• [Source data]
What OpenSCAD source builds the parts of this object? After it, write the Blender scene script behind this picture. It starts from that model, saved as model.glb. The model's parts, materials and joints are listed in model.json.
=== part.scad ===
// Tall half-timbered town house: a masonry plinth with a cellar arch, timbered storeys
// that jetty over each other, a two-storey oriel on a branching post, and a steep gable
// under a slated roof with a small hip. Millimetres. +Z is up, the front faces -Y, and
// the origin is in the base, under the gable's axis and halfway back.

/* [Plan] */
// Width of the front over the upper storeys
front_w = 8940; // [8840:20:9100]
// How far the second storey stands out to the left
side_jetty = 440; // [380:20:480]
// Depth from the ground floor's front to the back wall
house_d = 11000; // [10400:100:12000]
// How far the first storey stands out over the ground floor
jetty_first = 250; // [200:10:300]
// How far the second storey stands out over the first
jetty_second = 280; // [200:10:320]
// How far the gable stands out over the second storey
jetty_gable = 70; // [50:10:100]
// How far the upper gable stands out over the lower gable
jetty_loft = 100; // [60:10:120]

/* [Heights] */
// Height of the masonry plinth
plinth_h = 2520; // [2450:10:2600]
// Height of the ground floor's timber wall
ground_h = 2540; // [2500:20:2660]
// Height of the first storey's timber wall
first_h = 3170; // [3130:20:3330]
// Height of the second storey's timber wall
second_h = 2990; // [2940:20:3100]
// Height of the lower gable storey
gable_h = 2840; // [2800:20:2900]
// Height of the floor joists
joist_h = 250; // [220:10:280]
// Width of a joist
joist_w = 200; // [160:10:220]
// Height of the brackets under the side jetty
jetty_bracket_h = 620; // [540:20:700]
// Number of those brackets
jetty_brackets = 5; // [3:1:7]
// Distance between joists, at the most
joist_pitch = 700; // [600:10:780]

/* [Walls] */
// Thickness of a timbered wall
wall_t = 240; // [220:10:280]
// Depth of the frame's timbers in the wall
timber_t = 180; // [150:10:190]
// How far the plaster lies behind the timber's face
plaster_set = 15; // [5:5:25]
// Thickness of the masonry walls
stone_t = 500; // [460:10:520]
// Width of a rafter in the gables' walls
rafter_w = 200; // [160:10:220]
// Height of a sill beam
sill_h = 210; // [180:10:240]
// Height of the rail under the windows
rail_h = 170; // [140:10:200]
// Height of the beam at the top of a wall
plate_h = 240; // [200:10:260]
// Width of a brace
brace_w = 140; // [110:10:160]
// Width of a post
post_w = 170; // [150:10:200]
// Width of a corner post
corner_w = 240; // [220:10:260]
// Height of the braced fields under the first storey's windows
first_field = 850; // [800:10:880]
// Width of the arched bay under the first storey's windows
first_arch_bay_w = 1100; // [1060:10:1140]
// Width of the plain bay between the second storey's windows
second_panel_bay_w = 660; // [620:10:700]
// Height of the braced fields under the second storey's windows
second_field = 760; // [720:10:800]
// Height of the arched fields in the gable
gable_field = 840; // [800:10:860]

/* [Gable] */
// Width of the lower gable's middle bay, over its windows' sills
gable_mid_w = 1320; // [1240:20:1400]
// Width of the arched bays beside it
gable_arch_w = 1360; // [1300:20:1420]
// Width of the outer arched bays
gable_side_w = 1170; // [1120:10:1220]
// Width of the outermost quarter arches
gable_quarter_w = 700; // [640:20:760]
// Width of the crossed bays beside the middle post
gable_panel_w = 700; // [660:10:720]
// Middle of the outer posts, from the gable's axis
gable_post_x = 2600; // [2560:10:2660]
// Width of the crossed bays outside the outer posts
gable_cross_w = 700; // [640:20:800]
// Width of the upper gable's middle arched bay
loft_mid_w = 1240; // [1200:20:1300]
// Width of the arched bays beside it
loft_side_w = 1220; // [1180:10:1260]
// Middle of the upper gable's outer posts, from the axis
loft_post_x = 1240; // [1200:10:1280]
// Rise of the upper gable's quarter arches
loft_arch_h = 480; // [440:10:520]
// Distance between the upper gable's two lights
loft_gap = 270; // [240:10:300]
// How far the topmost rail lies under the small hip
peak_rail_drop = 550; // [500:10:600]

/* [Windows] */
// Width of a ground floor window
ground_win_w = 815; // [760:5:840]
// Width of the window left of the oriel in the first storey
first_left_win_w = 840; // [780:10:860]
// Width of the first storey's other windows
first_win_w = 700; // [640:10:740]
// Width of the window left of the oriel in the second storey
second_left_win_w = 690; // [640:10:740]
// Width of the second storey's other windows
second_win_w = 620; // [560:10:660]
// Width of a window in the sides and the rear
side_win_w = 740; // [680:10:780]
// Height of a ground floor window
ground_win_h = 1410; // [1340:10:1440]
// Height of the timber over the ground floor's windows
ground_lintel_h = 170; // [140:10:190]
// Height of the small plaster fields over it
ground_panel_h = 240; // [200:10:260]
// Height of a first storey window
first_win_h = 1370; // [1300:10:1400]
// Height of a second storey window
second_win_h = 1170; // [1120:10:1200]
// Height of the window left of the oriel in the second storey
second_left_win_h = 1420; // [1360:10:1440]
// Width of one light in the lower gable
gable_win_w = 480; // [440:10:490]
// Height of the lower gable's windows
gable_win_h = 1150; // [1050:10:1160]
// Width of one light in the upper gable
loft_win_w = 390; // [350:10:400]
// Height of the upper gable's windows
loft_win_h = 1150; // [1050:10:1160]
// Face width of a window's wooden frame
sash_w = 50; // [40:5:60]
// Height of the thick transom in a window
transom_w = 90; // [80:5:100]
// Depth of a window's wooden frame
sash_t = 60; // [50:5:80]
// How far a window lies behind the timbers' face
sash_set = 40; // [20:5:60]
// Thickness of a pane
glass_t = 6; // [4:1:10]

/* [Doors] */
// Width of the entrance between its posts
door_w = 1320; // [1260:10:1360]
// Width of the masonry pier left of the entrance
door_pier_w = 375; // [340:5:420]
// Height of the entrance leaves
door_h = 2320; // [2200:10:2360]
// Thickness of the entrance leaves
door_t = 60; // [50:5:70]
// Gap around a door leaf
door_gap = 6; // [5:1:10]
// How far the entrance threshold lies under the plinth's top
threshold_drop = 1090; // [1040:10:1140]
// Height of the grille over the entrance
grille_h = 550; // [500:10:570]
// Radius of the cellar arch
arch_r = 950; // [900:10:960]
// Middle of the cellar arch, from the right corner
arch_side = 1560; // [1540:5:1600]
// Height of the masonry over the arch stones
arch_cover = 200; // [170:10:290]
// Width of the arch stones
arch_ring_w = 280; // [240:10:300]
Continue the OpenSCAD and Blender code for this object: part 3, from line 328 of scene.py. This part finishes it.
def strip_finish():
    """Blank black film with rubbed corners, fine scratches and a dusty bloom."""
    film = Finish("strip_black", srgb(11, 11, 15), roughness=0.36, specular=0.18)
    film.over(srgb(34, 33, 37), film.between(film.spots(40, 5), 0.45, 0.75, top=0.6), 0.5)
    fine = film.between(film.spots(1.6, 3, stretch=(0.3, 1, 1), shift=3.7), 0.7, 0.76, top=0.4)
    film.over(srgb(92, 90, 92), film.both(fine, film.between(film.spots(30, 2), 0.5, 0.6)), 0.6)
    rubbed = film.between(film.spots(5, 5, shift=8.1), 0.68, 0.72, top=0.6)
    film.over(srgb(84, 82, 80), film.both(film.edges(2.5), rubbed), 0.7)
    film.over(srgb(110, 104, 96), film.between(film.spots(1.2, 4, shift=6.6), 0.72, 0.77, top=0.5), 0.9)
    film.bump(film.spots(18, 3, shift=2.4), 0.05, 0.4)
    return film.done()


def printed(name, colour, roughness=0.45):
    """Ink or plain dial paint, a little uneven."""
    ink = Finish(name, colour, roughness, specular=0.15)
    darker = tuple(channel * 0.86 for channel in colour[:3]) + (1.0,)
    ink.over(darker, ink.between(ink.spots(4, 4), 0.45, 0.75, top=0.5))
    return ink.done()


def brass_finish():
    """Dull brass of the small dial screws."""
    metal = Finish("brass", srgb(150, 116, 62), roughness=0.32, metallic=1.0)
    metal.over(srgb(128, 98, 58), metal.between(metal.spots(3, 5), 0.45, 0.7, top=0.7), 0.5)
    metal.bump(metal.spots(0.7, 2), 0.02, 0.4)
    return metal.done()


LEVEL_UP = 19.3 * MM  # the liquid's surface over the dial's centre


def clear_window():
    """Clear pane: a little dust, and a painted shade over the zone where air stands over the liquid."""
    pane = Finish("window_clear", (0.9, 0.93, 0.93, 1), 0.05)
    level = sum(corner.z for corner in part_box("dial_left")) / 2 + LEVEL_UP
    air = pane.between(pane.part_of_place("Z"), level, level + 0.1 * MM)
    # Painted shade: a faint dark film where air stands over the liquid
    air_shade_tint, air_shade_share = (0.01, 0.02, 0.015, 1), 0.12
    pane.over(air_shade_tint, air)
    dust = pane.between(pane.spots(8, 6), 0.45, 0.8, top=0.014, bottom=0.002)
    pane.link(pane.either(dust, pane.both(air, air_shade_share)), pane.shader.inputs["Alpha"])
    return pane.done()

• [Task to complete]
From the first line of the listing above to the line with "jetty_loft = 100; // [60:10:120]", please transcribe each line exactly, both ends included, and nothing beyond that.

• [Result]
What OpenSCAD source builds the parts of this object? After it, write the Blender scene script behind this picture. It starts from that model, saved as model.glb. The model's parts, materials and joints are listed in model.json.
=== part.scad ===
// Tall half-timbered town house: a masonry plinth with a cellar arch, timbered storeys
// that jetty over each other, a two-storey oriel on a branching post, and a steep gable
// under a slated roof with a small hip. Millimetres. +Z is up, the front faces -Y, and
// the origin is in the base, under the gable's axis and halfway back.

/* [Plan] */
// Width of the front over the upper storeys
front_w = 8940; // [8840:20:9100]
// How far the second storey stands out to the left
side_jetty = 440; // [380:20:480]
// Depth from the ground floor's front to the back wall
house_d = 11000; // [10400:100:12000]
// How far the first storey stands out over the ground floor
jetty_first = 250; // [200:10:300]
// How far the second storey stands out over the first
jetty_second = 280; // [200:10:320]
// How far the gable stands out over the second storey
jetty_gable = 70; // [50:10:100]
// How far the upper gable stands out over the lower gable
jetty_loft = 100; // [60:10:120]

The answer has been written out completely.